Administration officials have portrayed the 8 p.m. EDT speech as an important pivot point from a war that candidate Obama said should never have been fought to a conflict that President Obama sees as vital to the nation's security.
Previewing the speech as Obama vacationed on Martha's Vineyard, Deputy Press Secretary Bill Burton said Obama also wants to thank U.S. troops who've fought bravely in Iraq. With the formal U.S. combat mission at an end, troop strength in Iraq this week dropped below 50,000 for the first time since the 2003 U.S.-led invasion. Many of those troops will remain in a backup and training role.
Before his White House speech, Obama will fly to Fort Bliss in Texas on Tuesday to deliver his thanks in person to troops returned from Iraq.
Burton said the Oval Office address "commemorates an important milepost in American history." He said Obama will use the occasion to speak "directly with the American people about what our mission is in Afghanistan (and) the fact that more of our efforts and focus are now on fighting al-Qaida in Afghanistan."
Iraq has long been a partisan flashpoint, and the run-up to the fall congressional campaign continued the pattern.
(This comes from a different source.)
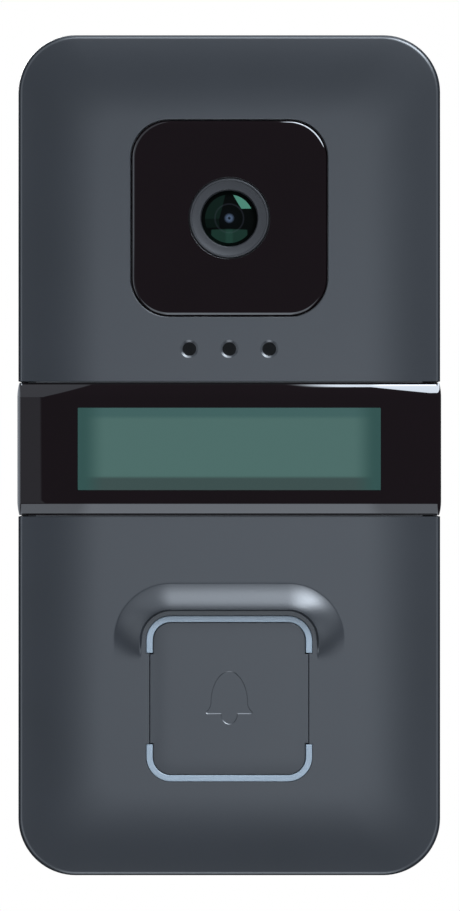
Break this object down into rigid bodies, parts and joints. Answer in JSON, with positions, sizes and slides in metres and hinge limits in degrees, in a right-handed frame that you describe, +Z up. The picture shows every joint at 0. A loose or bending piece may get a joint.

Senate GOP leader Mitch McConnell said Obama had essentially adopted George W. Bush's strategy for gradually winding down the conflict.
McConnell said "the president (Obama) should be commended for ignoring his own campaign rhetoric."
While hailing Obama's Iraq drawdown, Burton denounced militants behind recent attacks on Iraqi security forces there. On Wednesday, a series of bombings and shootings left at least 56 dead.
"The reason for these attacks is people who don't want Iraq to flourish as a democracy," the spokesman said. "There are people who are trying to use fear and terror as a tactic to slow down what is not stoppable in that country."
Burton said Obama is confident the transition to Iraqi control "has been a successful one" and Iraqis are now capable of maintaining their own security.